Short exercise
Return all the data, word for word.

Collected material

------

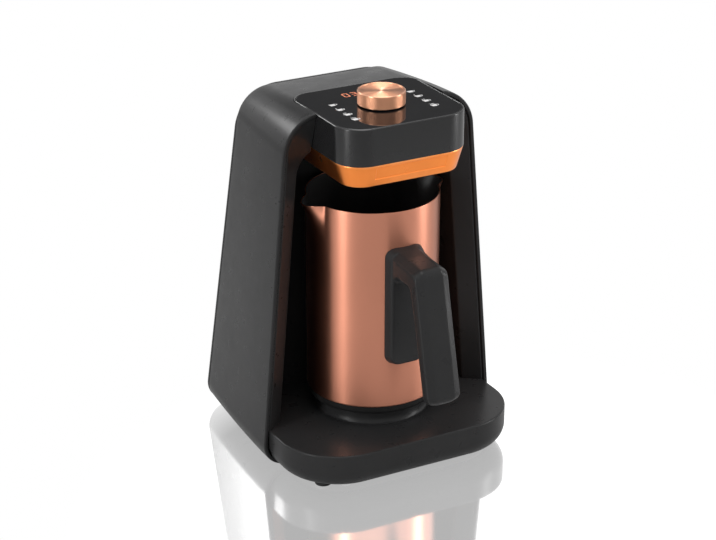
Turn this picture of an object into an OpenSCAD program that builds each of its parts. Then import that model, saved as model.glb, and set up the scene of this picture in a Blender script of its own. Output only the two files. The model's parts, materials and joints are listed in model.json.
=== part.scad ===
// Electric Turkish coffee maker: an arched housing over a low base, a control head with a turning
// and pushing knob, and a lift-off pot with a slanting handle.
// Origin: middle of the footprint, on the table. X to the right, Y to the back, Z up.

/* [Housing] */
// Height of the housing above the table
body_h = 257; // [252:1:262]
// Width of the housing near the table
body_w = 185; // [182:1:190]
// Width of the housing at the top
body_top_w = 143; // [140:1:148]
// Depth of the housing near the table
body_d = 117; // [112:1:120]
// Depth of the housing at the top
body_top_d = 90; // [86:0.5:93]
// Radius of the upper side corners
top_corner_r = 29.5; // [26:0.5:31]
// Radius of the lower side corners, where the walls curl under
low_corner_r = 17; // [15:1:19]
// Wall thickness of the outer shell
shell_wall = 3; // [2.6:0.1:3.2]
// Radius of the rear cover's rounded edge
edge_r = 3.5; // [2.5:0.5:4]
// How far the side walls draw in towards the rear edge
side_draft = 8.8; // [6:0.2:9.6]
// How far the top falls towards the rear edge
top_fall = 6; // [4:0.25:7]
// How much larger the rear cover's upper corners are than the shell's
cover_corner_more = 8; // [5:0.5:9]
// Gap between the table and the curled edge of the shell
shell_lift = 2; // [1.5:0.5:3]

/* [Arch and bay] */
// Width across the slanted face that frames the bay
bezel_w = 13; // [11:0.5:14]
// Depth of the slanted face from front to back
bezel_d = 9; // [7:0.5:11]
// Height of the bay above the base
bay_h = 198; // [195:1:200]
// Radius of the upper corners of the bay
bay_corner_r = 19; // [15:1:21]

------

Right answer
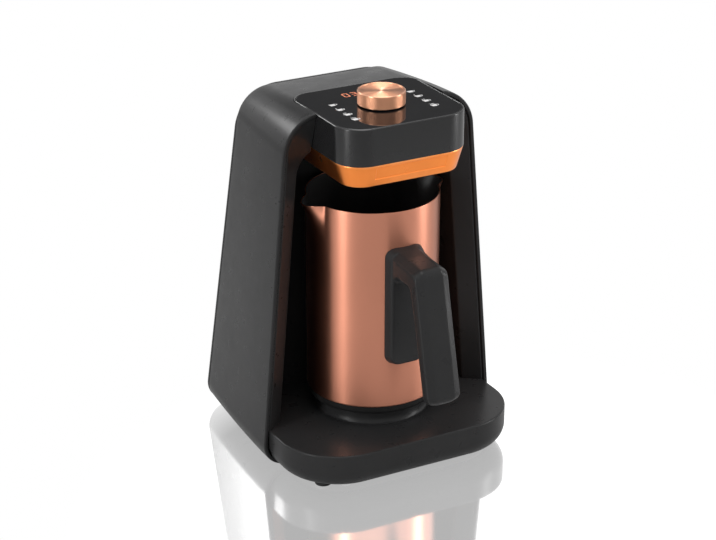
Turn this picture of an object into an OpenSCAD program that builds each of its parts. Then import that model, saved as model.glb, and set up the scene of this picture in a Blender script of its own. Output only the two files. The model's parts, materials and joints are listed in model.json.
=== part.scad ===
// Electric Turkish coffee maker: an arched housing over a low base, a control head with a turning
// and pushing knob, and a lift-off pot with a slanting handle.
// Origin: middle of the footprint, on the table. X to the right, Y to the back, Z up.

/* [Housing] */
// Height of the housing above the table
body_h = 257; // [252:1:262]
// Width of the housing near the table
body_w = 185; // [182:1:190]
// Width of the housing at the top
body_top_w = 143; // [140:1:148]
// Depth of the housing near the table
body_d = 117; // [112:1:120]
// Depth of the housing at the top
body_top_d = 90; // [86:0.5:93]
// Radius of the upper side corners
top_corner_r = 29.5; // [26:0.5:31]
// Radius of the lower side corners, where the walls curl under
low_corner_r = 17; // [15:1:19]
// Wall thickness of the outer shell
shell_wall = 3; // [2.6:0.1:3.2]
// Radius of the rear cover's rounded edge
edge_r = 3.5; // [2.5:0.5:4]
// How far the side walls draw in towards the rear edge
side_draft = 8.8; // [6:0.2:9.6]
// How far the top falls towards the rear edge
top_fall = 6; // [4:0.25:7]
// How much larger the rear cover's upper corners are than the shell's
cover_corner_more = 8; // [5:0.5:9]
// Gap between the table and the curled edge of the shell
shell_lift = 2; // [1.5:0.5:3]

/* [Arch and bay] */
// Width across the slanted face that frames the bay
bezel_w = 13; // [11:0.5:14]
// Depth of the slanted face from front to back
bezel_d = 9; // [7:0.5:11]
// Height of the bay above the base
bay_h = 198; // [195:1:200]
// Radius of the upper corners of the bay
bay_corner_r = 19; // [15:1:21]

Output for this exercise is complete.